A Vigne - La Vigna
La vigna della Torre Molfese, una delle ultime ancora in attività alla
contrada Torre, ha quasi 79 anni, la età di chi scrive. La data certa di
nascita dell’impianto viene da una testimonianza di Francesco Tedesco,
amico di famiglia, ora non più tra noi, che mi ha riferito una
circostanza in relazione a queste date. Ricorda che lui giovinetto era
condotto da un suo parente in campagna impegnato nella piantagione della
vigna.
Attualmente sono le macchine che movimentano il terreno e rendono
l’opera meno faticosa e fattibile in tempi limitati, ma un tempo, negli
anni 40, erano le braccia dell’uomo le sole che compivano l’opera.
Individuato il terreno da piantare a vigna, solitamente si realizzava
l’impresa in occasione di qualche evenienza particolare, la nascita di
un figlio, un matrimonio o qualche altro evento gioioso da ricordare.
Il terreno doveva possedere caratteristiche di esposizione a mezzogiorno
e con fili e canne lo si squadrava e si ponevano i segni dove si
sarebbero dovute piantare le barbatelle (si individuavano i filari, le
distanze fra loro e tra le singole barbatelle).

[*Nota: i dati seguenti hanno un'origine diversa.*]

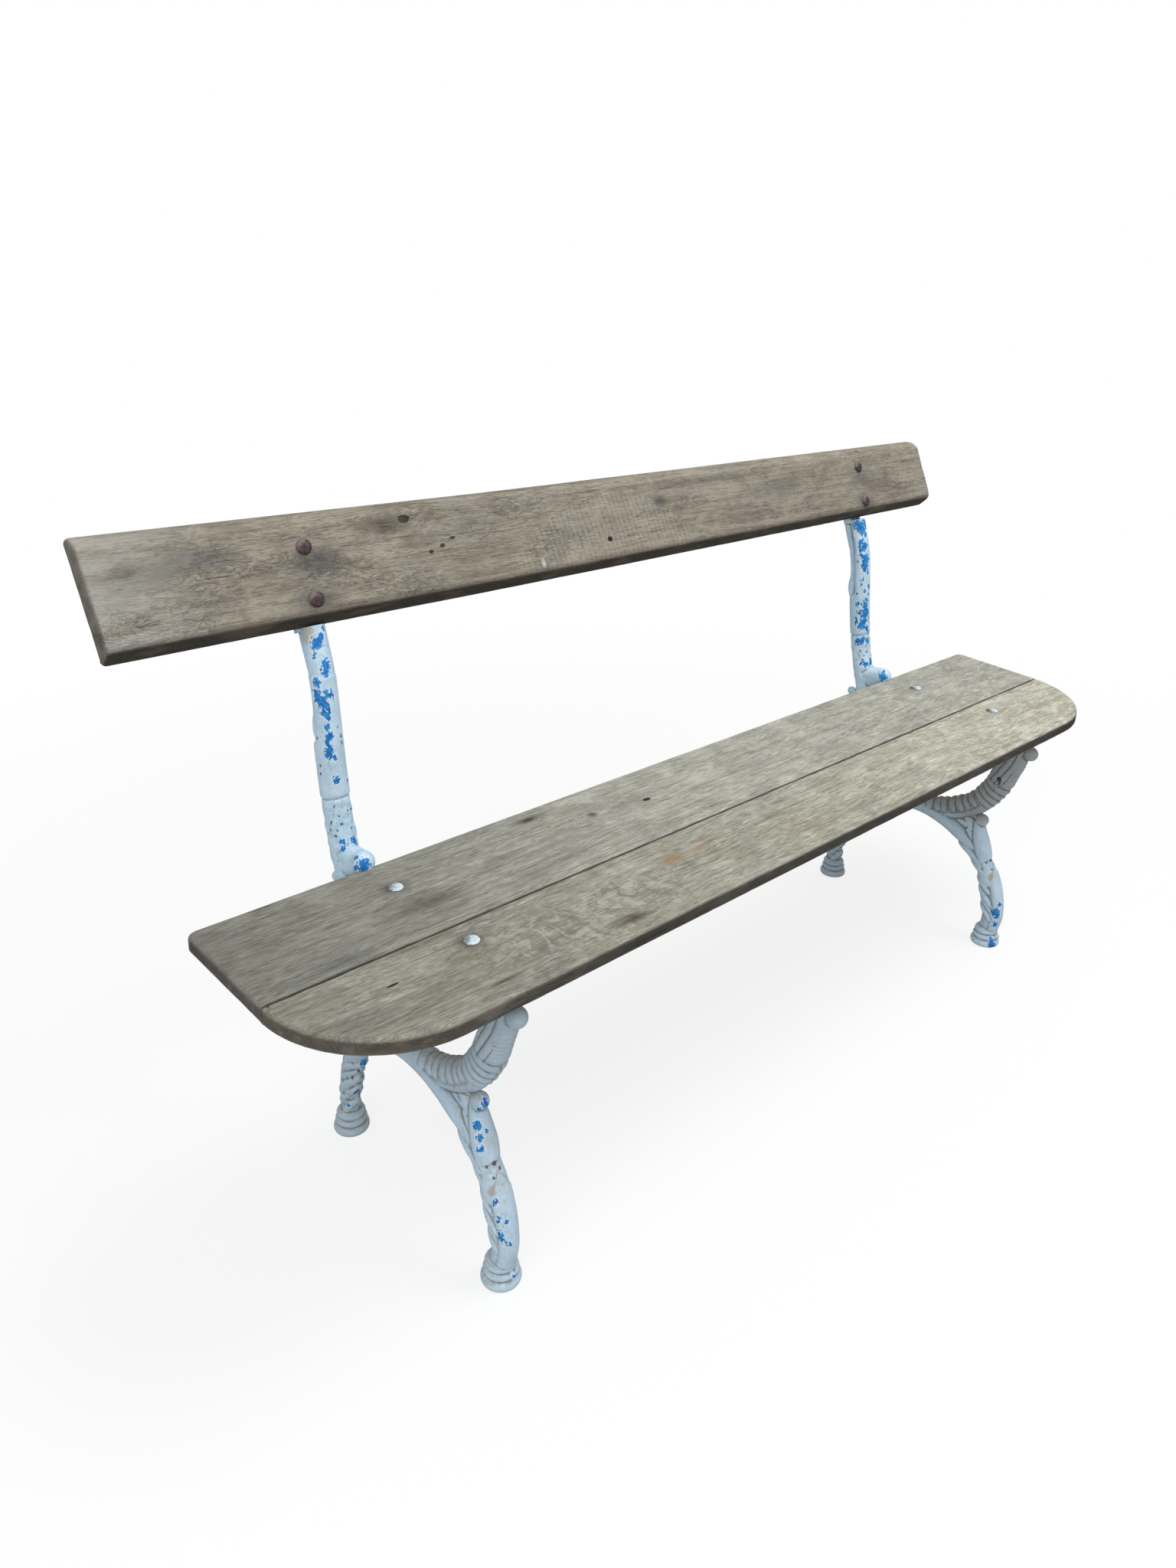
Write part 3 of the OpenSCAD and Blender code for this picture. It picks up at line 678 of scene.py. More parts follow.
def sawn(name, points, faces):
    """A closed solid cut across into small faces, so that its surface can wear."""
    piece = placed(name, points, faces)
    work = bmesh.new()
    work.from_mesh(piece.data)
    bmesh.ops.recalc_face_normals(work, faces=work.faces)
    low, high = np.array(points).min(axis=0), np.array(points).max(axis=0)
    for axis in range(3):
        normal = Vector([float(axis == k) for k in range(3)])
        count = int((high[axis] - low[axis]) / FACET)
        for cut in range(1, count):
            at = low + (high - low) * cut / count
            bmesh.ops.bisect_plane(
                work, geom=work.verts[:] + work.edges[:] + work.faces[:], dist=1e-7,
                plane_co=Vector((at + START) * MM), plane_no=normal)
    bmesh.ops.triangulate(work, faces=[f for f in work.faces if len(f.verts) > 4])
    work.to_mesh(piece.data)
    work.free()
    piece.data.shade_smooth()
    return piece


def seat_plank(name, side):
    outline, on_seam = kept_side(seat_outline(), side)
    top = [SEAM_ARRIS if seam else TOP_ARRIS for seam in on_seam]
    low = [SEAM_ARRIS if seam else LOW_ARRIS for seam in on_seam]
    rings = []
    for arrises, start, turn in ((low, BEARER_Z, 1), (top, SEAT_HEIGHT, -1)):
        swept = np.radians(np.linspace(0, 90, ARRIS_RINGS))[::turn]
        at_corner = [(arrises[i - 1] + arrises[i]) / 2 for i in range(len(arrises))]
        for angle in swept:
            drawn = inset(outline, [r * (1 - math.sin(angle)) for r in arrises])
            rings.append([
                (x, y, start + turn * r * (1 - math.cos(angle)))
                for (x, y), r in zip(drawn, at_corner)
            ])
    points, faces = banded(rings)
    return sawn(name, points, faces)


def side_faces(rings, around, looped=False):
    """Faces between stacked rings of points, and from the last ring to the first if looped."""
    return [
        (r * around + k, r * around + (k + 1) % around,
         (r + 1) % rings * around + (k + 1) % around, (r + 1) % rings * around + k)
        for r in range(rings if looped else rings - 1) for k in range(around)
    ]


def banded(rings):
    """The points of stacked rings and their faces, with one flat face on each end."""
    around = len(rings[0])
    faces = side_faces(len(rings), around)
    faces.append(tuple(range(around))[::-1])
    faces.append(tuple(range((len(rings) - 1) * around, len(rings) * around)))
    return [p for ring in rings for p in ring], faces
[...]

Generalmente quando si aveva a disposizione terreno a sufficienza, ogni
due o tre file di vigna si lasciava terreno libero, dove si sarebbero
piantate leguminose (fave, favette), che permettevano un raccolto
supplementare e nello stesso tempo concimavano, con l’azoto incamerato,
il terreno.
Con zappa e piccone si realizzavano buche profonde anche un metro, dove
venivano deposte a dimora le barbatelle selvatiche. Era necessario porre
il selvatico per il primo impianto, dal momento che era non soggetto
alla filossera, che tra gli anni 20 e 30 aveva distrutto tutte le nostre
vigne.
Appena il tralcio piantato entrava in vegetazione si innestava, secondo
le regole di allora, e le varietà erano distribuite a seconda dei
desideri del proprietario, ma tenendo sempre conto del fatto che
dovevano essere idonee a produrre del buon vino.
A Sant’Arcangelo a quel tempo le varietà che erano in auge erano:
Amineae, Lucanum, Giosana.
La vigna è cresciuta, ha prodotto per tanti anni uva di ottima qualità,
tanto che in tutta la valle dell’Agri era rinomato il vino di San
Brancato e della Torre in particolare.
Molti possessori di vigna, quando questa diventava vecchia (al massimo
dopo 20 anni), erano soliti spiantarla a causa delle basse rese.
Chi scrive, ritenendo di conservare un patrimonio che non sarebbe
comunque possibile rinnovare, ha curato e cura ancora la vigna con
enorme difficoltà, in quanto il lavoro deve essere compiuto con la
zappa, dal momento che le piante non sono state impiantate a filo ma a
sede incerta, motivo per cui il lavoro non è eseguibile a macchina.
Non ha intenzione di spiantarla, dal momento che i vitigni presenti in
essa possano rappresentare la memoria degli immensi vigneti che si
estendevano a vista d’occhio insieme agli ulivi per la contrada Torre.
La zona di Sant’Arcangelo, insieme a quelle di Roccanova e Castronuovo,
è stata inserita nella zona dei vini a denominazione geografica e già
qualche istituto di ricerca ha richiesto allo scrivente di permettere la
raccolta di tralci di viti per lo studio genetico delle piante. Una
simile richiesta è stata avanzata anche dalla California, dove sono in
progresso studi approfonditi sui vitigni di Basilicata.
Il presente articolo è stato scritto in occasione dell’iniziativa che
l’Istituto Agrario di S. Michele all’Adige ha preso per valorizzare i
vitigni più antichi, su richiesta anche di una Università Americana
interessata ritrovare vitigni ormai scomparsi e che certamente sono
presenti nella vigna di Torre Molfese.